:: What you should do ::
In the records below, begin at the line that has "Keep writing the FreeCAD" and stop after the line that has "CAMERA_SENSOR = 36.0"; quote those lines verbatim and nothing more.

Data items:
■ ■ ■
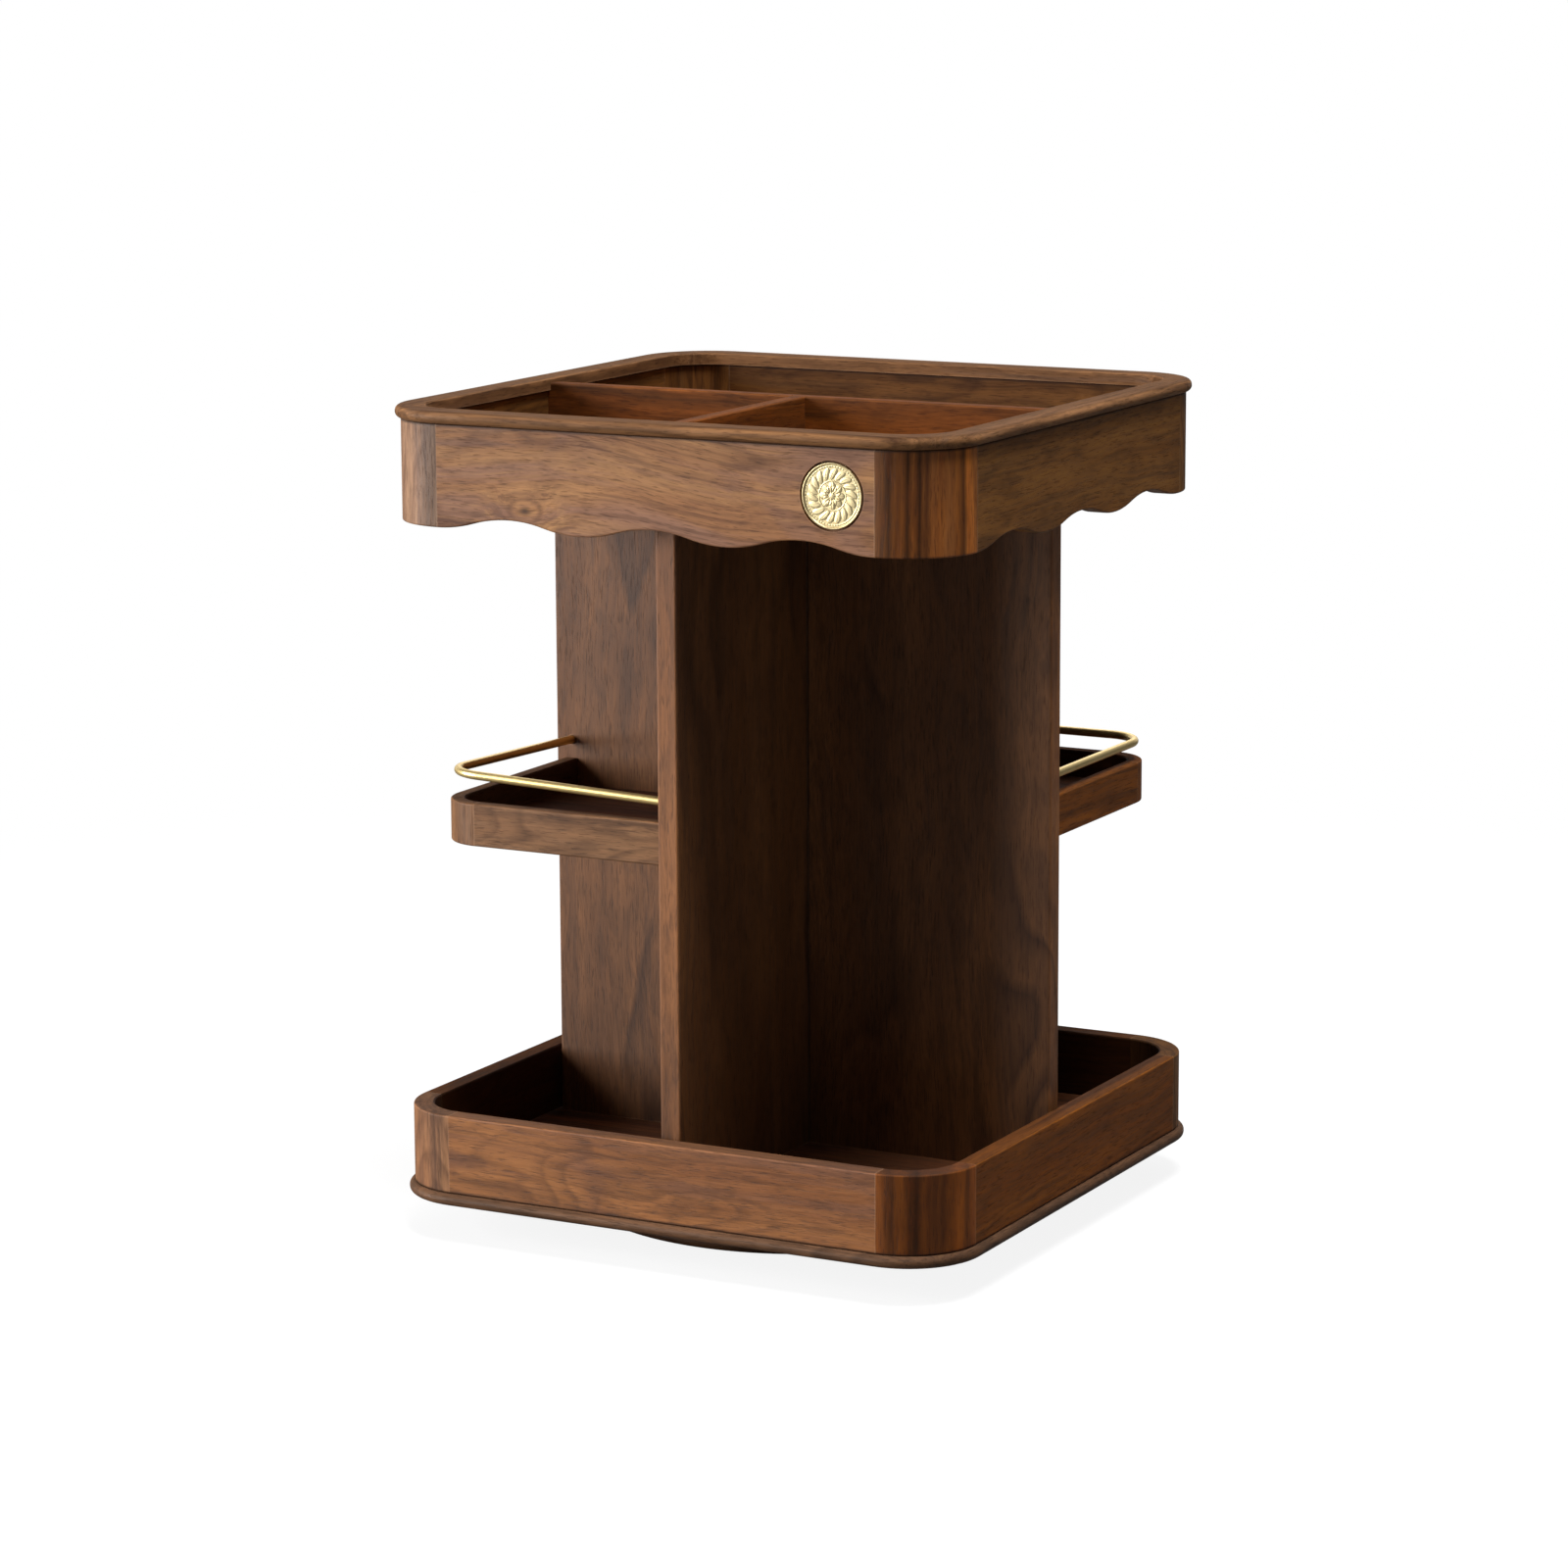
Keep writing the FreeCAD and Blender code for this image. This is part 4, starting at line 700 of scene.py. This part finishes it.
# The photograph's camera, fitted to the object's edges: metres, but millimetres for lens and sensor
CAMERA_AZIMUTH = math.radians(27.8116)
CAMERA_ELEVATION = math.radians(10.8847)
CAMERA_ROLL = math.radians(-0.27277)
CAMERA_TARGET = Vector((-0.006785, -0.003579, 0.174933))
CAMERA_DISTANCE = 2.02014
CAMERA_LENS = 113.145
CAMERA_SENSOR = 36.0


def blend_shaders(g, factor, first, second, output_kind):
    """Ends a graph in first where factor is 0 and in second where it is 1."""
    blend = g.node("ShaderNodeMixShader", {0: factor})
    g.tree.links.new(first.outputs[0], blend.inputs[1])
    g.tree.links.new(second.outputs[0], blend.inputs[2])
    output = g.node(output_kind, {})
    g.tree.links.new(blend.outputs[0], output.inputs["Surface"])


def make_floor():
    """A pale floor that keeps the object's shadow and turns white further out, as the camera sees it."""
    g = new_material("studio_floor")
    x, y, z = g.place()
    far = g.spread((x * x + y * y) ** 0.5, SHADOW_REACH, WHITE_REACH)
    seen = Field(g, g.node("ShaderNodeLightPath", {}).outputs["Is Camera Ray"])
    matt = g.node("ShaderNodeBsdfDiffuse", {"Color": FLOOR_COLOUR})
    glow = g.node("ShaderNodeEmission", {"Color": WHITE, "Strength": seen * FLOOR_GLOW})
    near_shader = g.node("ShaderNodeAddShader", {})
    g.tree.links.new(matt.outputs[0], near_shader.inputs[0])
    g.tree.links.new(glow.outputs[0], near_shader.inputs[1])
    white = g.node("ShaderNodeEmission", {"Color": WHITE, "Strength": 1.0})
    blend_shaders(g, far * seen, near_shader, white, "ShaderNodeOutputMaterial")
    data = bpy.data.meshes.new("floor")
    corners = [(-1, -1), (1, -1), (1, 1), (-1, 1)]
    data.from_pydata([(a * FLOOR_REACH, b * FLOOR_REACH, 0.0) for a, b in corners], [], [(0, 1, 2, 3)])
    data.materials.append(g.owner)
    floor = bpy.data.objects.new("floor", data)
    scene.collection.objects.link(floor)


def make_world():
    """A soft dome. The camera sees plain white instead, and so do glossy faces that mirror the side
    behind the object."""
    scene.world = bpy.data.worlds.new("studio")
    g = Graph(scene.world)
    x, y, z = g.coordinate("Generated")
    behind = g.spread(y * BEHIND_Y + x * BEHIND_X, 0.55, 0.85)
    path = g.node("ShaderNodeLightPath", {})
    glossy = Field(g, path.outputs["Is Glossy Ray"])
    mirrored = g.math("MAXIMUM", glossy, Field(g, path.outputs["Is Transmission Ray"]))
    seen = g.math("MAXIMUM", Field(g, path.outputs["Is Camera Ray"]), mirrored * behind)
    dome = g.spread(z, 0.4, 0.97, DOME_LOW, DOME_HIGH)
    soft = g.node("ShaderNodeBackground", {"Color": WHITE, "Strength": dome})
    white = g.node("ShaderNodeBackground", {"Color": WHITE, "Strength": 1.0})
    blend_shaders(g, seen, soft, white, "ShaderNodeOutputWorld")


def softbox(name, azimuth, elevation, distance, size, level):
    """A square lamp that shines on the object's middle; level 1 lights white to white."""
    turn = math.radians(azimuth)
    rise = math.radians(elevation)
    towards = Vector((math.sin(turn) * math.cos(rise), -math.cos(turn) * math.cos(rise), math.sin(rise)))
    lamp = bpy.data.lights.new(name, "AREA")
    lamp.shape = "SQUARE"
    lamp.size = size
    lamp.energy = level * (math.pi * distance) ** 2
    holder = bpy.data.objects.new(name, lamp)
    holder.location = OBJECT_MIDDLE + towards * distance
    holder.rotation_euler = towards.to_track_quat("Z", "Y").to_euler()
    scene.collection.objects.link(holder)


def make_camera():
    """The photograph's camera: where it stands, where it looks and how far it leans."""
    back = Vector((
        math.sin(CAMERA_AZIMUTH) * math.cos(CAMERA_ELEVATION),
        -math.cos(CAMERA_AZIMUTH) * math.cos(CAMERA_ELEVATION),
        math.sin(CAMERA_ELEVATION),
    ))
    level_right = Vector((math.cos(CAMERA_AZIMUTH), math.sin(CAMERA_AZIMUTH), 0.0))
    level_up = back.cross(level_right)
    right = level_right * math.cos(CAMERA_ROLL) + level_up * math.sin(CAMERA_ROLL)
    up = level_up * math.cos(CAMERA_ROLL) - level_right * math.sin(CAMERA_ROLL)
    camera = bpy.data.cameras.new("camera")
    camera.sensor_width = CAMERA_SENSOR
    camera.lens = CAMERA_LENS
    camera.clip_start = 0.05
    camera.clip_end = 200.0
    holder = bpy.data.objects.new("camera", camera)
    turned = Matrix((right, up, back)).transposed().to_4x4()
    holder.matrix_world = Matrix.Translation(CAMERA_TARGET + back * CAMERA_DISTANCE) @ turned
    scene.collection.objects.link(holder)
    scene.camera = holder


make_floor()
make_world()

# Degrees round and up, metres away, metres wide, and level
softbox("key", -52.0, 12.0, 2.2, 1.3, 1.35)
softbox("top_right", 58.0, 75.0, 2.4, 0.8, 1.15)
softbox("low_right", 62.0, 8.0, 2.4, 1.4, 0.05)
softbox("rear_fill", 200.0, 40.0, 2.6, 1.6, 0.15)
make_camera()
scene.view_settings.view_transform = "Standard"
■ ■ ■
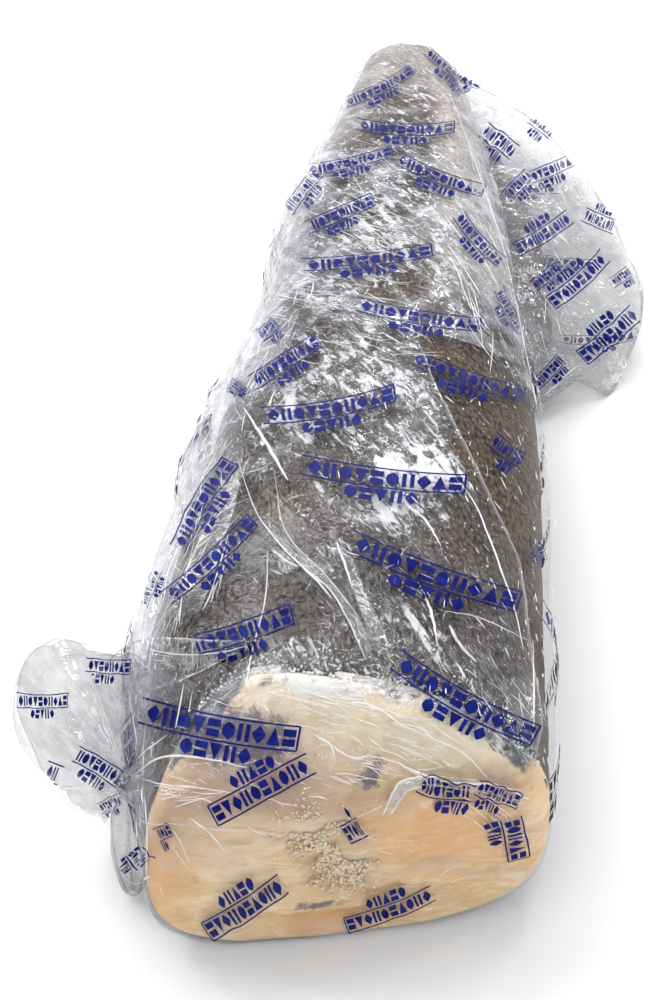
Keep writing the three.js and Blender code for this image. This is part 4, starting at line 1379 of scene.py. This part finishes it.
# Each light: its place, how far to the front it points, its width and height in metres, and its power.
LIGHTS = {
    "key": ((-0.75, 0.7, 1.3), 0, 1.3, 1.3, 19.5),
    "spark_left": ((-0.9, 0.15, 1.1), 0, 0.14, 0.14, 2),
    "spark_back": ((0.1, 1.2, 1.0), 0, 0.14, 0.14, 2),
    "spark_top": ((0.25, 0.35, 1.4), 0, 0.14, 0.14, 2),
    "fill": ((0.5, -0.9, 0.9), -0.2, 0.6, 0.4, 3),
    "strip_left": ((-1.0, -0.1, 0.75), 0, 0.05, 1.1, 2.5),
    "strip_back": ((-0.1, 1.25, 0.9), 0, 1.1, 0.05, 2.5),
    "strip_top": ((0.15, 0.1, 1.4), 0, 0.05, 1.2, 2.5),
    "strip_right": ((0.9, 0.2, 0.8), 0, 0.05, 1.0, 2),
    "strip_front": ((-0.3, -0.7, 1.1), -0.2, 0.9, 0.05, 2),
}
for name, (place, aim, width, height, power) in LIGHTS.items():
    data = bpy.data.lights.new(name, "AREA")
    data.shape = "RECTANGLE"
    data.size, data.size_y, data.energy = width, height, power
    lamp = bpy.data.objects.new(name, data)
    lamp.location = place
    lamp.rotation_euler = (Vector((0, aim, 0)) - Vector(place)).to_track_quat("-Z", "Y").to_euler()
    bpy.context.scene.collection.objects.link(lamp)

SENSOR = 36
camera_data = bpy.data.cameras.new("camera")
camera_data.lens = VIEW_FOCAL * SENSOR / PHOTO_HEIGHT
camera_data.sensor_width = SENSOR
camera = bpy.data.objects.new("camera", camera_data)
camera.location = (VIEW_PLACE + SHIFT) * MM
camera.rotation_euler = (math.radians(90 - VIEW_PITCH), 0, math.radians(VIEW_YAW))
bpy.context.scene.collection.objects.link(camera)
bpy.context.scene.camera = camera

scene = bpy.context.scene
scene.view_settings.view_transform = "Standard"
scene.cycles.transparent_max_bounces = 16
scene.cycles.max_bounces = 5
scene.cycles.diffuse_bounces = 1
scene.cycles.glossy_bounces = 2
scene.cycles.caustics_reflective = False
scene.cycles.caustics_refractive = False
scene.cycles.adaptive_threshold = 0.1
■ ■ ■
:: Result of the task ::
Keep writing the FreeCAD and Blender code for this image. This is part 4, starting at line 700 of scene.py. This part finishes it.
# The photograph's camera, fitted to the object's edges: metres, but millimetres for lens and sensor
CAMERA_AZIMUTH = math.radians(27.8116)
CAMERA_ELEVATION = math.radians(10.8847)
CAMERA_ROLL = math.radians(-0.27277)
CAMERA_TARGET = Vector((-0.006785, -0.003579, 0.174933))
CAMERA_DISTANCE = 2.02014
CAMERA_LENS = 113.145
CAMERA_SENSOR = 36.0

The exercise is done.